Chaucer may have considered Troilus and Criseyde his poetic genius’s greatest accomplishment, yet even the manuscript record—copies of Chaucer’s works that predate the emergence of the printing press in the late fifteenth century—provide some 80 copies of Canterbury Tales but only some 20 of Troilus and Criseyde, whole or part. In the Ellesmere manuscript, the most deluxe of fifteenth-century manuscripts of The Canterbury Tales, we find a portrait of Chaucer affixed in the margin of the tale the pilgrim Chaucer tells—the prose Tale of Melibee. Although we know that the portrait was produced after Chaucer’s death, it does include seemingly identifying features— forked beard, slight pudginess, hooded eyes. These same features also appear in another manuscript portrait of Chaucer from the early fifteenth century. London, British Library, Harley MS 4866, folio 88, includes an image of Chaucer very much like the Ellesmere’s—some have argued for tracing and copying work between the two manuscripts. But the Harley manuscript’s text is not by Chaucer: it is Thomas Hoccleve’s Regiment of Princes, wherein Hoc-cleve notes Chaucer’s paternity of Hoccleve’s poetic vocation. The torso portrait points at lines about this “fresh likeness,” calling it a copy of Chaucer’s image in Hoccleve’s mind. It is reproduced on the page, the lines aver, as a way for readers to find Chaucer in their own “thoughts and mind.” These two images in two fifteenth-century manuscripts, one of Chaucer’s work and one of the work of one of his fans, are our initial literal “icons” of Chaucer. Surprisingly, his portraiture remained remarkably consistent through the centuries in beard, eyes, and size—until we come to A Knight’s Tale, with its rangy blond Chaucer. Hoccleve’s own desire for preferment may have added to his adoration of Chaucer, whose courtly successes far outweighed Hoccleve’s own. But, more importantly, we detect a will to make Chaucer into England’s poetic icon within scant years of his death.
John Lydgate
Another of Chaucer’s Lancastrian promoters, John Lydgate (ca. 1370-ca. 1451), provides no portrait, but his paeans to Chaucer as “flower of English poetry” sound much like Hoccleve’s and reverberate throughout Lydgate’s voluminous corpus. Lydgate was a monk, but one who was supported by, and given to pleasing, noble patrons. Unstinting in his praise of Chaucer, he accords him the title “master” and reckons as immeasurable his debt to Chaucer as England’s poet. He considers Chaucer “peerless,” lauding his ability to made rude English beautiful: this judgment continued to be expressed throughout the fifteenth and sixteenth centuries. Lydgate was a friend to Chaucer’s son Thomas (ca. 1367-1434), and the monk’s poetic ambitions perhaps got a boost from Thomas’s court and political connections: Thomas Chaucer served as chief butler of England and also Speaker of the House. Geoffrey Chaucer, like William Turner, could never claim nobility, but his son Thomas certainly rose up the food chain. Nor did the Chaucer family’s ascent stop there: Thomas’s daughter Alice (1404-1475) married William de la Pole, first duke of Suffolk.

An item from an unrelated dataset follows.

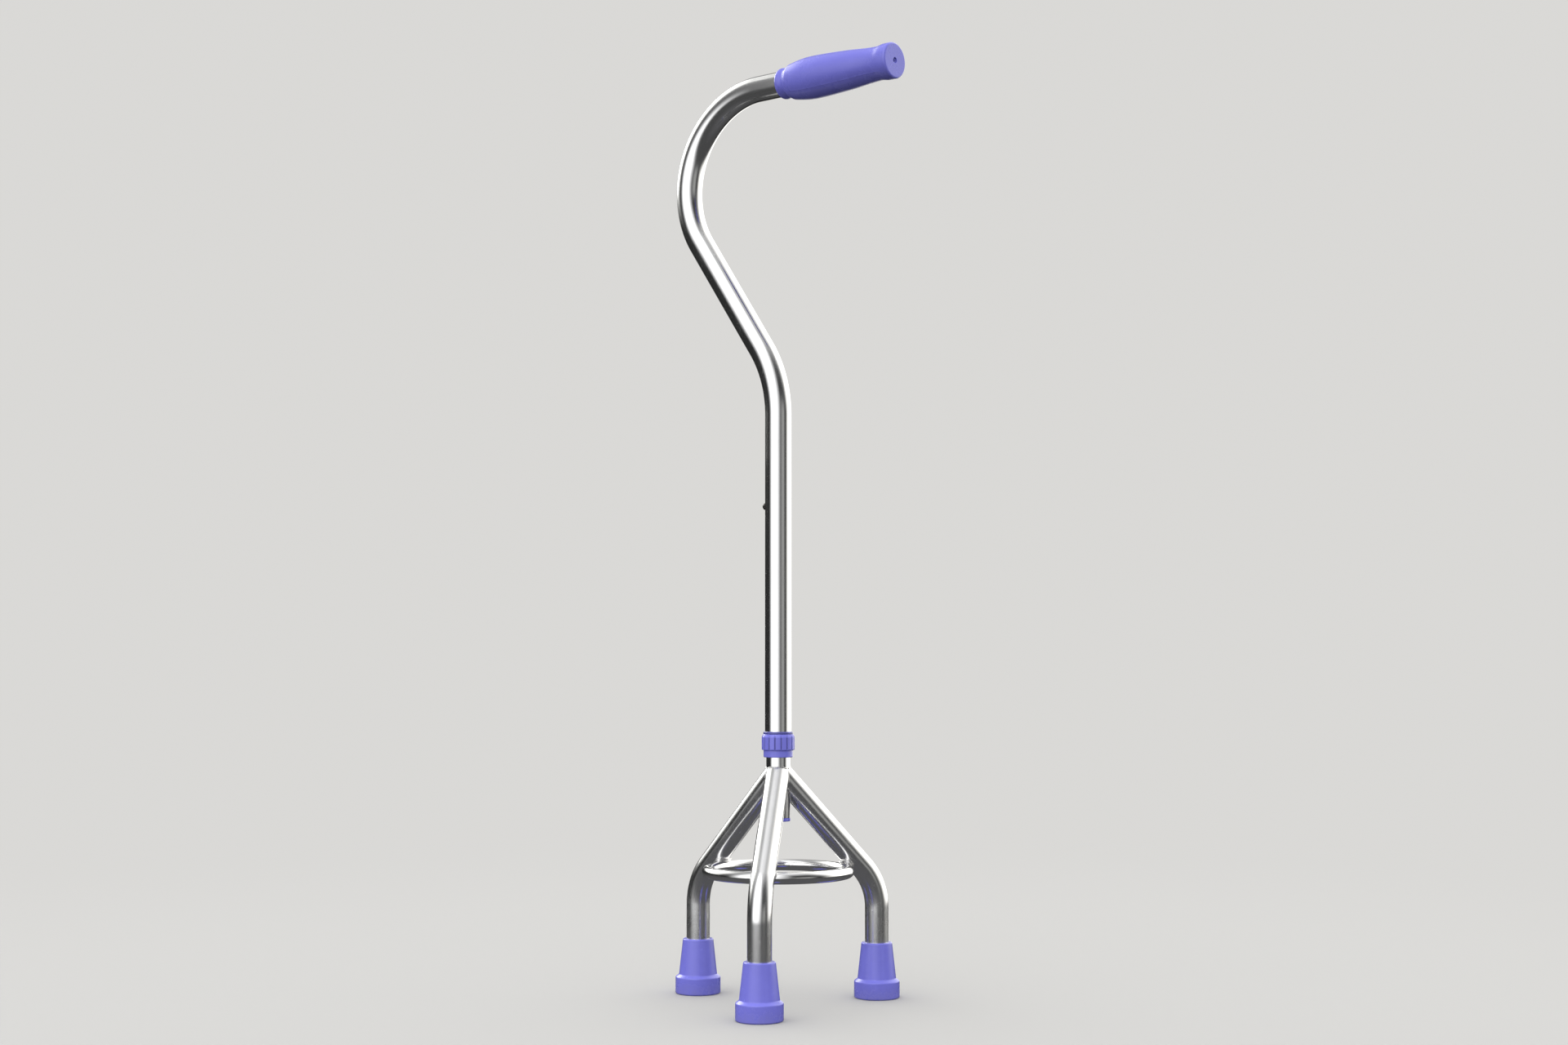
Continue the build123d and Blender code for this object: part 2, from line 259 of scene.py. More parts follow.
def skin(path, rows, angles, closed=True, radius=None, distance=None):
    """Surface round a centreline, as points, quads and coordinates that run along it without a seam.

    rows are (distance, radius) pairs, one ring of points each. The functions radius and distance, of
    (distance, radius, angles), vary either round a ring. A closed surface joins its last row to its first.
    """
    points, run = [], []
    for s, r in rows:
        rs = np.full(len(angles), r) if radius is None else radius(s, r, angles)
        ss = np.full(len(angles), s) if distance is None else distance(s, r, angles)
        centre, across, side = path(ss)
        flat = np.stack([rs * np.cos(angles), rs * np.sin(angles)], 1)
        points.append(centre + flat[:, :1] * across + flat[:, 1:] * side)
        run.append(np.column_stack([flat, ss]))
    i = np.arange(len(rows) if closed else len(rows) - 1)[:, None]
    j = np.arange(len(angles))[None, :]
    after_i = (i + 1) % len(rows)
    after_j = (j + 1) % len(angles)
    wide = len(angles)
    quads = np.stack([i * wide + j, i * wide + after_j, after_i * wide + after_j, after_i * wide + j], -1)
    return np.concatenate(points), quads.reshape(-1, 4).tolist(), np.concatenate(run)


def rounded(corners, steps=5):
    """(distance, radius) rows through (distance, radius, fillet) corners, with each fillet as an arc."""
    rows = []
    for k, (s, r, fillet) in enumerate(corners):
        here = np.array([s, r])
        back = np.array(corners[k - 1][:2]) - here
        on = np.array(corners[(k + 1) % len(corners)][:2]) - here
        if fillet == 0:
            rows.append(here)
            continue
        back /= np.linalg.norm(back)
        on /= np.linalg.norm(on)
        half = np.arccos(np.clip(back @ on, -1, 1)) / 2
        reach = fillet / tan(half)
        middle = here + (back + on) / np.linalg.norm(back + on) * fillet / sin(half)
        start, end = here + back * reach - middle, here + on * reach - middle
        sweep = pi - 2 * half
        rows.append(here + back * reach * 1.25)
        for t in np.linspace(0, 1, steps + 1):
            rows.append(middle + (start * sin((1 - t) * sweep) + end * sin(t * sweep)) / sin(sweep))
        rows.append(here + on * reach * 1.25)
    return [tuple(row) for row in rows]


def flowing(stations, step):
    """(distance, radius) rows on a smooth curve through stations that never overshoots them."""
    s, r = (np.array(v, float) for v in zip(*stations))
    slope = np.diff(r) / np.diff(s)
    lean = np.zeros(len(s))
    same = slope[1:] * slope[:-1] > 0
    lean[1:-1][same] = 2 * slope[1:][same] * slope[:-1][same] / (slope[1:] + slope[:-1])[same]
    rows = []
    for k in range(len(slope)):
        width = s[k + 1] - s[k]
        for t in np.arange(0, 1, step / width):
            blend = t * t * (3 - 2 * t)
            rise = width * (t * (1 - t) ** 2 * lean[k] - t * t * (1 - t) * lean[k + 1])
            rows.append((s[k] + t * width, r[k] + blend * (r[k + 1] - r[k]) + rise))
    rows.append((s[-1], r[-1]))
    return rows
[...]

Here, then, are the beginnings of Chaucer’s iconic status. Hoccleve and Lydgate recognize him for his stately poetry as well as his political connections— connections upon which Lydgate, for one, traded. Their invocation of their poetic father and master demonstrates the almost instant nature of Chaucer’s celebrity and the inextricable intertwining of his poetry with politics. Chaucer as icon served a legitimating purpose for a power structure newly cognizant of English literature’s nation-building potential—the poet’s inscrutability and irony notwithstanding.

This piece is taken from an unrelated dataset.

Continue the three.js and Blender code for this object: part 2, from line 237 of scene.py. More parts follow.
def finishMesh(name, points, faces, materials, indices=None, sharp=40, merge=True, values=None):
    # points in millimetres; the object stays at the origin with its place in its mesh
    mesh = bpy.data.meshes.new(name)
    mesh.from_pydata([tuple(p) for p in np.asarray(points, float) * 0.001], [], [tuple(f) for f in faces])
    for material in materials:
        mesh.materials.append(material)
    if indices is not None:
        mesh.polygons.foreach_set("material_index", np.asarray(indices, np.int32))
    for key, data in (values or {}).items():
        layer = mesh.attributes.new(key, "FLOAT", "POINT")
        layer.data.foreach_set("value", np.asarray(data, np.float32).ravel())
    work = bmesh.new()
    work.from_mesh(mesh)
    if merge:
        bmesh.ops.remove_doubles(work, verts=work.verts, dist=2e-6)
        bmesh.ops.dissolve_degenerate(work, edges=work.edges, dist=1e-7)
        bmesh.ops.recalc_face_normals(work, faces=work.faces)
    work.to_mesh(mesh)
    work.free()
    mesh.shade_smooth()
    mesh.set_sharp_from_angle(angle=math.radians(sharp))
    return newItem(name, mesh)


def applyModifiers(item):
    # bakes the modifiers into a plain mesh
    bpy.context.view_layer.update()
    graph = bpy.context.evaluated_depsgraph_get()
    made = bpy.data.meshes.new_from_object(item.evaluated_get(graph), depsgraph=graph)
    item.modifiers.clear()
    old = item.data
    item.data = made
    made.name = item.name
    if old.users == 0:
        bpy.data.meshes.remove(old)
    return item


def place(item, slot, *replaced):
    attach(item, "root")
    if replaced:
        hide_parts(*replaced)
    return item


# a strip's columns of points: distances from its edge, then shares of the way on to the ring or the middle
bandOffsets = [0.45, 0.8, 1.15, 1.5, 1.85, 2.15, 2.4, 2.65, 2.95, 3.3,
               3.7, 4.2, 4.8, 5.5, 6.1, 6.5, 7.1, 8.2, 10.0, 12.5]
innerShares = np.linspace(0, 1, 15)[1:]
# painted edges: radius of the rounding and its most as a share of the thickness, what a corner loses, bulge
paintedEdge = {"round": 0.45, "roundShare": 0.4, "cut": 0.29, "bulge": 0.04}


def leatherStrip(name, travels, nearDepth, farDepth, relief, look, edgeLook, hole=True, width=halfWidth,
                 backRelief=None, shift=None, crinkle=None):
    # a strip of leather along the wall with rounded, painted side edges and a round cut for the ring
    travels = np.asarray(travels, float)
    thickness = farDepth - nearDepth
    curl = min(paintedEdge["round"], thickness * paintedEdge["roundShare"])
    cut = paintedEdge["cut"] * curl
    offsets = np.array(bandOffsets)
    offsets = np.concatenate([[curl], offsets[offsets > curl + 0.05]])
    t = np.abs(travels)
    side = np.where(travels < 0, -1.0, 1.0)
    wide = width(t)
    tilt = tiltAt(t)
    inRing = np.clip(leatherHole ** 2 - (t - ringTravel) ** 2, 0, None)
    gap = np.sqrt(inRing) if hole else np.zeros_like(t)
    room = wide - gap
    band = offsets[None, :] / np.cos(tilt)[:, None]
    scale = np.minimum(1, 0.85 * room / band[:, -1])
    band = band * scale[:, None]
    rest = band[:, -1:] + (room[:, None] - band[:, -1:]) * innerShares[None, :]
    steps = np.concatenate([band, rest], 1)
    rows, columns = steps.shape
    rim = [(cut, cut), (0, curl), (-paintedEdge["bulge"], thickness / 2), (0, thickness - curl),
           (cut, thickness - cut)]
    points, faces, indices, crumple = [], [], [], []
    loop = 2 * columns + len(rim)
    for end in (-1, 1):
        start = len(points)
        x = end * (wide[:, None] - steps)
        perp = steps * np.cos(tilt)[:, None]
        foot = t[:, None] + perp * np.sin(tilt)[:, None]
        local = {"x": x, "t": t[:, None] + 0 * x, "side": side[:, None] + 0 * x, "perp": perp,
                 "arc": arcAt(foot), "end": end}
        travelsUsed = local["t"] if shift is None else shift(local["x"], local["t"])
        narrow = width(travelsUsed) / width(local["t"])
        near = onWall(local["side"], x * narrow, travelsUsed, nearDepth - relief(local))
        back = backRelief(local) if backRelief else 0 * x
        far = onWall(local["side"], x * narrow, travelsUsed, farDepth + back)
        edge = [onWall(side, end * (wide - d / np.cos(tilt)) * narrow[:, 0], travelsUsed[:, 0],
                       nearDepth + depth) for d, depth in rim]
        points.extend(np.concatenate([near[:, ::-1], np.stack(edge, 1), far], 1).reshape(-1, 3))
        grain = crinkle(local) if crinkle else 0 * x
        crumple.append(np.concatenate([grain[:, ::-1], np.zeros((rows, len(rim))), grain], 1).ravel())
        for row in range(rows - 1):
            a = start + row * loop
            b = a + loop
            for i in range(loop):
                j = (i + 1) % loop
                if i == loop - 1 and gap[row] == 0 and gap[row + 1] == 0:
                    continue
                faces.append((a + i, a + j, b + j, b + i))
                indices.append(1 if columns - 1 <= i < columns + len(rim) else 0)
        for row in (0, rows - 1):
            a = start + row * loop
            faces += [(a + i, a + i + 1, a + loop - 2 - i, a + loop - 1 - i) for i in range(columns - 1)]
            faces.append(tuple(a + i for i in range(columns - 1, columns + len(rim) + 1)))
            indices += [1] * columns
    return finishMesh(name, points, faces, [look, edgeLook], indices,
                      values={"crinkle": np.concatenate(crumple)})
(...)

Lydgate and Hoccleve’s praise of their master-father Chaucer and their shared English identity boosted Lancastrian egos and intertwined politics and poetry. But conflict and threat to Lancastrian hegemony followed the death of Henry V. Chaucer was used as icon not only by Lancastrian sympathizers but by the opposing Yorkist side in the bloody Wars of the Roses, England’s internecine conflict between the supporters of Lancastrian claims to the throne and those who supported the claims of the duke of York, one of John of Gaunt’s rival brothers, whose progeny contested the legitimacy of the original Lancastrian Henry. The divided loyalties that followed for aristocratic families well intermarried between Yorks and Lancasters, whose political alliances shifted with time and advantage, are not limited to polite arm-twisting. It has been estimated that, by the end of the fifteenth century, half of England’s male nobility had succumbed to battle, duel, or judicial execution. The end of the Wars of the Roses also saw the end of Chaucer’s literal progeny. Great-granddaughter Alice’s son John de la Pole, second duke of Suffolk (1442-1492) married the sister of Richard III (1452-1485, r. 1483-85), making Alice’s son brother-in-law to the eventual king. But John had been earlier affianced, as a child, to Margaret Beaufort (1443-1509). That arrangement was annulled in 1453, but Margaret went on to marry Edmund Tudor and gave birth, after Edmund’s death (ending a very brief marriage), to Henry Tudor, eventually King Henry VII (1457-1509, r. 1485-1509), scion of the regnant Tudors following Richard III’s defeat at the battle of Bosworth field. Ironically, John de la Pole, Chaucer’s great-great-grandson, had been named heir to the ill-fated Richard III. Neither Richard III nor John de la Pole ended up having children; Chaucer’s bloodline ran out at the same time that the new Tudor dynasty, with Henry VII as its progenitor, was minted. Richard III, like his distant relative Richard II, has been the subject of revisionist history to rehabilitate his reputation and kingly success (see the chapter on Richard III). But, in light of the vagaries of royal power-grabs epitomized by the Wars of the Roses and Chaucer’s iconic role in these conflicts, Sir John Harington’s epigraph seems as apt today as it was when printed in 1615:
Treason never prospers: what’s the reason?
If treason prosper, none dare call it treason.